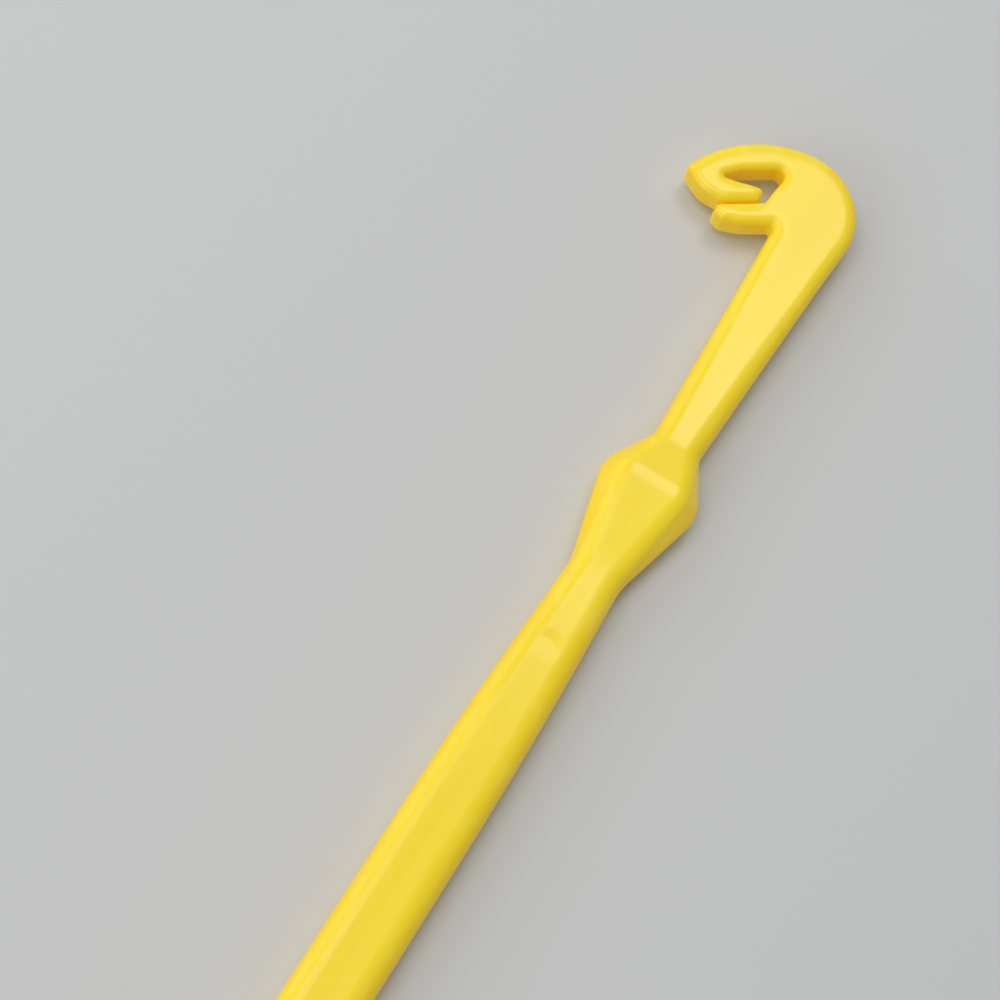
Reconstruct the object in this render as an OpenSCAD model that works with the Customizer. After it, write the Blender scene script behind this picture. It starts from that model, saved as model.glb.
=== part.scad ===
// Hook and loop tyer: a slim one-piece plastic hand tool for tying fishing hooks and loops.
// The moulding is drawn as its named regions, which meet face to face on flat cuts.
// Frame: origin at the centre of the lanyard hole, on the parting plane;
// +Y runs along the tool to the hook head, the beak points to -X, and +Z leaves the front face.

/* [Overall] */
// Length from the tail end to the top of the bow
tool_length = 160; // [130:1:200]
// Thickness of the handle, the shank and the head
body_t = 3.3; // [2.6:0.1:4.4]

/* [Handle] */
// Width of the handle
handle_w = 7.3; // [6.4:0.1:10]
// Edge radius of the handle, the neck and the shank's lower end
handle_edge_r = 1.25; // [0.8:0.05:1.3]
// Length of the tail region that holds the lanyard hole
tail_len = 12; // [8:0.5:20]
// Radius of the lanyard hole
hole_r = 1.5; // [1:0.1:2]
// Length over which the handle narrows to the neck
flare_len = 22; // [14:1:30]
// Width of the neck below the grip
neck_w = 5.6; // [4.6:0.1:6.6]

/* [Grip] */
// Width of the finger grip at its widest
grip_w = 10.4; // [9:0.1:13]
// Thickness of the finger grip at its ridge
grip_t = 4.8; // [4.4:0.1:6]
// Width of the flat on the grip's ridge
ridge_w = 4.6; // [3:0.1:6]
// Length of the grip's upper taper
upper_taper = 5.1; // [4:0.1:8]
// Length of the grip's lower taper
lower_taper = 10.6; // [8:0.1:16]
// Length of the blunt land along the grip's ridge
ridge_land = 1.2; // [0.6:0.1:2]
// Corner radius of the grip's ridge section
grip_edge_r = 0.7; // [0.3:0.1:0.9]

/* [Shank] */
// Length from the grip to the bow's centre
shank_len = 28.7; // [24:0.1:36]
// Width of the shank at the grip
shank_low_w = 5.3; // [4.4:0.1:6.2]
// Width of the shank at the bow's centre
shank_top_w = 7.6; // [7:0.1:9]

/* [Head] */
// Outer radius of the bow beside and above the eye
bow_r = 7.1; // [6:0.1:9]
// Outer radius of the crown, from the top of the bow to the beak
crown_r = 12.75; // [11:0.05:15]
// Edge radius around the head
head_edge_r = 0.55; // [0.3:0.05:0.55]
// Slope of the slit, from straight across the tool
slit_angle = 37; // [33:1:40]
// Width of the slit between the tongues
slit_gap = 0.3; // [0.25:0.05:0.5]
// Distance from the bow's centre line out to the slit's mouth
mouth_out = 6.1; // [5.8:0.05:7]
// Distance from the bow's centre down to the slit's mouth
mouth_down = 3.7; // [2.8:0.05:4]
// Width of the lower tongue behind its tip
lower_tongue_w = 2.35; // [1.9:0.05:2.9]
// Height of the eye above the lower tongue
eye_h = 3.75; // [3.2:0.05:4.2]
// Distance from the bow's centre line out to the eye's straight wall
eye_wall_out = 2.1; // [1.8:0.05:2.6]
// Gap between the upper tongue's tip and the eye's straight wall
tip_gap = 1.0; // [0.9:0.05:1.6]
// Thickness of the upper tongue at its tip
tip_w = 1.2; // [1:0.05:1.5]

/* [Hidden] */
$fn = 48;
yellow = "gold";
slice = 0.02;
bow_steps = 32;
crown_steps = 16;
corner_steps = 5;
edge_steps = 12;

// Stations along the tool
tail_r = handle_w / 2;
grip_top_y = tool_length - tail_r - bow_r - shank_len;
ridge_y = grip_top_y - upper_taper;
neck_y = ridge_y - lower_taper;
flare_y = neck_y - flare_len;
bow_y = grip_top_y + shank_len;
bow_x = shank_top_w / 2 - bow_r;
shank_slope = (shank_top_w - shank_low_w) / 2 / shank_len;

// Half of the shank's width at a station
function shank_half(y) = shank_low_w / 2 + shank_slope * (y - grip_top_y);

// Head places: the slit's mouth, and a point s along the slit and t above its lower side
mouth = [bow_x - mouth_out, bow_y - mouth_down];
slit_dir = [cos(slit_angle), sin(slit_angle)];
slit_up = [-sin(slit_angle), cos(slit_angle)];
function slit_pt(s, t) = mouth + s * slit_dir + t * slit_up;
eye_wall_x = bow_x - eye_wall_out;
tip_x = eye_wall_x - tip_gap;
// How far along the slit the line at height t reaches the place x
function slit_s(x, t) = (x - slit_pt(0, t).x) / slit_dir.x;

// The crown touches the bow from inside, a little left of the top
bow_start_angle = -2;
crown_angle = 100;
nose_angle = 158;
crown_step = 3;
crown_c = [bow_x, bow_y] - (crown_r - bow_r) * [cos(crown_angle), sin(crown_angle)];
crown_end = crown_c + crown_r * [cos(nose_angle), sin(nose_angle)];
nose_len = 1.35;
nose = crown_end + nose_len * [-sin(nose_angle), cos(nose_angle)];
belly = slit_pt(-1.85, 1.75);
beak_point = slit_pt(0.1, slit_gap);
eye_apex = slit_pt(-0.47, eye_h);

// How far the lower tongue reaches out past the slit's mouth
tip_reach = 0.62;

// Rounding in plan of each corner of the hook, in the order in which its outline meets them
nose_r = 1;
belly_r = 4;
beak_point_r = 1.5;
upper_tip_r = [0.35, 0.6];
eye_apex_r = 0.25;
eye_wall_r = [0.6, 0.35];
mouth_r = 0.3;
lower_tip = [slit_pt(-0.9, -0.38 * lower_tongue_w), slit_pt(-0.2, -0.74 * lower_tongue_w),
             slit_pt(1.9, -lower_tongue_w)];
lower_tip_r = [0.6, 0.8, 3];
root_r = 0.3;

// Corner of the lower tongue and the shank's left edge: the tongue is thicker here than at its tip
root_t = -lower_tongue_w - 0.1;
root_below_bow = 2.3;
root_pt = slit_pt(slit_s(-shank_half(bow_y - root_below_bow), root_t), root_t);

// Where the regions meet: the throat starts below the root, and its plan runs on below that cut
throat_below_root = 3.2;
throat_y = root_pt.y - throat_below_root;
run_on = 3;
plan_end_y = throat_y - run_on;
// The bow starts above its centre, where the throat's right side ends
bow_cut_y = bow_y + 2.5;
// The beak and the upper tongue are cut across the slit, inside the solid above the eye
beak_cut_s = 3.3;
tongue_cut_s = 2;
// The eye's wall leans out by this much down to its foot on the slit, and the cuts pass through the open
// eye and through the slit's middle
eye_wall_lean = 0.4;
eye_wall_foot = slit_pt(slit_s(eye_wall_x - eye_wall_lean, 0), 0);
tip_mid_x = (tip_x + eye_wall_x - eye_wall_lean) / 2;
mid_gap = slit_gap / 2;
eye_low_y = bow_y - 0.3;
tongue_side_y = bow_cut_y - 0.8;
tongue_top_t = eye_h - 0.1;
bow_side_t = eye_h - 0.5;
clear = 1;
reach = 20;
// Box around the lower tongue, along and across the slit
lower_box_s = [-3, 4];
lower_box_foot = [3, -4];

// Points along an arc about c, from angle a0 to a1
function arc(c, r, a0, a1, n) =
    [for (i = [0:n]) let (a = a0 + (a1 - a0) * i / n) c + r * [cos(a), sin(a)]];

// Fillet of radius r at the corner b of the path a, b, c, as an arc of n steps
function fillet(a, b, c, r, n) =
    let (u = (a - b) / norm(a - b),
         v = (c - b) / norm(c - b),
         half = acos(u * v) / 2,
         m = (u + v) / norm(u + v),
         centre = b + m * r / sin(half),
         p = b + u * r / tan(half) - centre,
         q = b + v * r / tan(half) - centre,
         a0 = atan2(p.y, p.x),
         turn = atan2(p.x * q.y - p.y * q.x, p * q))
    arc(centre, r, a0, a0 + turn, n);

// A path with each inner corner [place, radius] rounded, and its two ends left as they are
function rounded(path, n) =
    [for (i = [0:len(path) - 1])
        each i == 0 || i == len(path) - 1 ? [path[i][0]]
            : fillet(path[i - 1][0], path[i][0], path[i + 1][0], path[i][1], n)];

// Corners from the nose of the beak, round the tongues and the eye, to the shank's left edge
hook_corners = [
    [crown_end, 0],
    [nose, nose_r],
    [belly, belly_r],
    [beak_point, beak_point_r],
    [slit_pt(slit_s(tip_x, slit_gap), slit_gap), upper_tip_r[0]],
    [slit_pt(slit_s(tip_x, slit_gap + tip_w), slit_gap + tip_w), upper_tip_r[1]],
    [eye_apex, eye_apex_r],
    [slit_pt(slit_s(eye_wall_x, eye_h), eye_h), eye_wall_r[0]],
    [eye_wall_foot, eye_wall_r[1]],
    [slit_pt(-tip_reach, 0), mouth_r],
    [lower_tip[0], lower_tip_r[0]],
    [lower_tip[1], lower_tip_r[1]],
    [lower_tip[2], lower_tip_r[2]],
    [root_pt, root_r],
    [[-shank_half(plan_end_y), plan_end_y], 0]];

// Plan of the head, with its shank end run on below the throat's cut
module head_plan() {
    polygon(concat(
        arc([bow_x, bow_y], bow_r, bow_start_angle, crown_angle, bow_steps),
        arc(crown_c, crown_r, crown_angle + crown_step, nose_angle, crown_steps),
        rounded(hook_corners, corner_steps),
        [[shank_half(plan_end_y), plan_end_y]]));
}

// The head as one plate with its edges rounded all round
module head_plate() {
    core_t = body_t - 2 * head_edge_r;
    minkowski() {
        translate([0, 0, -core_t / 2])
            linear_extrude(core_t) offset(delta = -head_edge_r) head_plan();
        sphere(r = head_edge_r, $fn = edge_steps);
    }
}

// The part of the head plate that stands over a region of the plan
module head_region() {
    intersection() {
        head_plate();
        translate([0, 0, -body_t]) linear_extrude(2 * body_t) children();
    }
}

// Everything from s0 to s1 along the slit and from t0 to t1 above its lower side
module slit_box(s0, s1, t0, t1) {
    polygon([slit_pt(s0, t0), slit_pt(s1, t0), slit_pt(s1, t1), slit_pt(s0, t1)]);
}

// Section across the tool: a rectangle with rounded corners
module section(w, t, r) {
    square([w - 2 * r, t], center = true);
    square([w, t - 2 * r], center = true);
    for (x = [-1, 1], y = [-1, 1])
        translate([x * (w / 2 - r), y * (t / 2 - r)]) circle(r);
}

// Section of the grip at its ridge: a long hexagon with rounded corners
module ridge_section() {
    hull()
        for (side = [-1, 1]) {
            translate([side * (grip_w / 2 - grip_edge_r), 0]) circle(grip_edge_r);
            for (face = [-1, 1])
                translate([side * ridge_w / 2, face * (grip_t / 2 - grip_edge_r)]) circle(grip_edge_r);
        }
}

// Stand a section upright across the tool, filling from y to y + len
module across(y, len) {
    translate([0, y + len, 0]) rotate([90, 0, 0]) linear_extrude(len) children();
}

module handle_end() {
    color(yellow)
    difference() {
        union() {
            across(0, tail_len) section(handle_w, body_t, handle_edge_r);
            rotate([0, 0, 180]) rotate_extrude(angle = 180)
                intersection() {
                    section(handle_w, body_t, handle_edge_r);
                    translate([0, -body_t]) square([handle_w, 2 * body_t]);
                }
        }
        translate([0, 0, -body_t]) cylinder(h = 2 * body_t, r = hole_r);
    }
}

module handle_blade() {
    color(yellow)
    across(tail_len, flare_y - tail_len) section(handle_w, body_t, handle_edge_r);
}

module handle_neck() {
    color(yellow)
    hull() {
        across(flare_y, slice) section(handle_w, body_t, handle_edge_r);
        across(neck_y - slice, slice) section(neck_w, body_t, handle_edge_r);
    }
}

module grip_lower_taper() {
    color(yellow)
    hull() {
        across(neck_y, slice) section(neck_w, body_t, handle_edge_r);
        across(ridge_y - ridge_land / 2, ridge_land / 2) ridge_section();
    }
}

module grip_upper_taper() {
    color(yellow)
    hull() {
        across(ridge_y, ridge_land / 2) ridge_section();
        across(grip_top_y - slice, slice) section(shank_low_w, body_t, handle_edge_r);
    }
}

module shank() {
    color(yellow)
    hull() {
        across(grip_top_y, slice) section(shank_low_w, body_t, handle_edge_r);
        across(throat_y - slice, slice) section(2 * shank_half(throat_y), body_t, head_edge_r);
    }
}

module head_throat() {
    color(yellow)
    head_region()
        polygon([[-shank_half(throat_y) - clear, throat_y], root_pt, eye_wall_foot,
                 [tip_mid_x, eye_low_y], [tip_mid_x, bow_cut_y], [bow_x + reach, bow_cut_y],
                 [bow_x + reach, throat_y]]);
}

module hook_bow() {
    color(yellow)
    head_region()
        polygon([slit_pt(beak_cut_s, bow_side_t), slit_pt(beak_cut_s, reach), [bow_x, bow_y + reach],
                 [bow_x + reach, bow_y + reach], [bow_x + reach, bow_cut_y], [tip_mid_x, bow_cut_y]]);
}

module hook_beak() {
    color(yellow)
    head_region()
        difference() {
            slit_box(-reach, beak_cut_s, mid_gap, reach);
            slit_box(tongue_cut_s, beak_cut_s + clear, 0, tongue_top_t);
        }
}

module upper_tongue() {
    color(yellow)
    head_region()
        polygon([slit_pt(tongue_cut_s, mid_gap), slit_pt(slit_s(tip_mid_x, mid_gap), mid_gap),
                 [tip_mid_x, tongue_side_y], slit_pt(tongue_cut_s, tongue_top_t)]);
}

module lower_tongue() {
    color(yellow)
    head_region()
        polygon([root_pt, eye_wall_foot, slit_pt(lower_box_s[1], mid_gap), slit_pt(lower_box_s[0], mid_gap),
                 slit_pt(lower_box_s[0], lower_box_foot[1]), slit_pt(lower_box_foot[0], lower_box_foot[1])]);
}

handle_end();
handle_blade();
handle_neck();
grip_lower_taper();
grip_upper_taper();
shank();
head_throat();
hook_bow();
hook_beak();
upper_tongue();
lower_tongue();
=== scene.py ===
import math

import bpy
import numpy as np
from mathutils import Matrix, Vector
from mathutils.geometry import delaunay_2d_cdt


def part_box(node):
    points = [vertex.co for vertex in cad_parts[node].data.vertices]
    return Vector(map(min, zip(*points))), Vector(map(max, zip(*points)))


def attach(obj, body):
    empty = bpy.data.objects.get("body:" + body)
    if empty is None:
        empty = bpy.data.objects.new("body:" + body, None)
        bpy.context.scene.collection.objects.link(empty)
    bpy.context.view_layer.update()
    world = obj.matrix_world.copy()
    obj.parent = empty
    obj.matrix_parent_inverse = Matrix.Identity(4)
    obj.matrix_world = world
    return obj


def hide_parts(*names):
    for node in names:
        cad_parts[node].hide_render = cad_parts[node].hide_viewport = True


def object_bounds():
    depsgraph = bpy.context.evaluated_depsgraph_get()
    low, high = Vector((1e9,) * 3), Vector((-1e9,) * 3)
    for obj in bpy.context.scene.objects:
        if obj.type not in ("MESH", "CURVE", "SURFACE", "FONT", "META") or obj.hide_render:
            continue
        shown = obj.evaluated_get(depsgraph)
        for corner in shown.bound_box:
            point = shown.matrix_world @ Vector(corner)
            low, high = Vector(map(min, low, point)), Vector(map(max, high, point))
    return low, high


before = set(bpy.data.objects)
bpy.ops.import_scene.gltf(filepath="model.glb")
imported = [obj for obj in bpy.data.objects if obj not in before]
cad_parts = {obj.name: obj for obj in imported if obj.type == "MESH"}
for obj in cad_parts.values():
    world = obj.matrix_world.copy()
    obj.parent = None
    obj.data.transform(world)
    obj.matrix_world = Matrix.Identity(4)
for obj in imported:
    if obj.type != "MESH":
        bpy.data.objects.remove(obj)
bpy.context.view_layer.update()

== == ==

◆ Problem details ◆
From the line containing "handle_end();" down to the final line of the data, write out every line exactly; both the first and last of these belong in your answer, and nothing else does.

◆ Solution to the exercise ◆
handle_end();
handle_blade();
handle_neck();
grip_lower_taper();
grip_upper_taper();
shank();
head_throat();
hook_bow();
hook_beak();
upper_tongue();
lower_tongue();
=== scene.py ===
import math

import bpy
import numpy as np
from mathutils import Matrix, Vector
from mathutils.geometry import delaunay_2d_cdt


def part_box(node):
    points = [vertex.co for vertex in cad_parts[node].data.vertices]
    return Vector(map(min, zip(*points))), Vector(map(max, zip(*points)))


def attach(obj, body):
    empty = bpy.data.objects.get("body:" + body)
    if empty is None:
        empty = bpy.data.objects.new("body:" + body, None)
        bpy.context.scene.collection.objects.link(empty)
    bpy.context.view_layer.update()
    world = obj.matrix_world.copy()
    obj.parent = empty
    obj.matrix_parent_inverse = Matrix.Identity(4)
    obj.matrix_world = world
    return obj


def hide_parts(*names):
    for node in names:
        cad_parts[node].hide_render = cad_parts[node].hide_viewport = True


def object_bounds():
    depsgraph = bpy.context.evaluated_depsgraph_get()
    low, high = Vector((1e9,) * 3), Vector((-1e9,) * 3)
    for obj in bpy.context.scene.objects:
        if obj.type not in ("MESH", "CURVE", "SURFACE", "FONT", "META") or obj.hide_render:
            continue
        shown = obj.evaluated_get(depsgraph)
        for corner in shown.bound_box:
            point = shown.matrix_world @ Vector(corner)
            low, high = Vector(map(min, low, point)), Vector(map(max, high, point))
    return low, high


before = set(bpy.data.objects)
bpy.ops.import_scene.gltf(filepath="model.glb")
imported = [obj for obj in bpy.data.objects if obj not in before]
cad_parts = {obj.name: obj for obj in imported if obj.type == "MESH"}
for obj in cad_parts.values():
    world = obj.matrix_world.copy()
    obj.parent = None
    obj.data.transform(world)
    obj.matrix_world = Matrix.Identity(4)
for obj in imported:
    if obj.type != "MESH":
        bpy.data.objects.remove(obj)
bpy.context.view_layer.update()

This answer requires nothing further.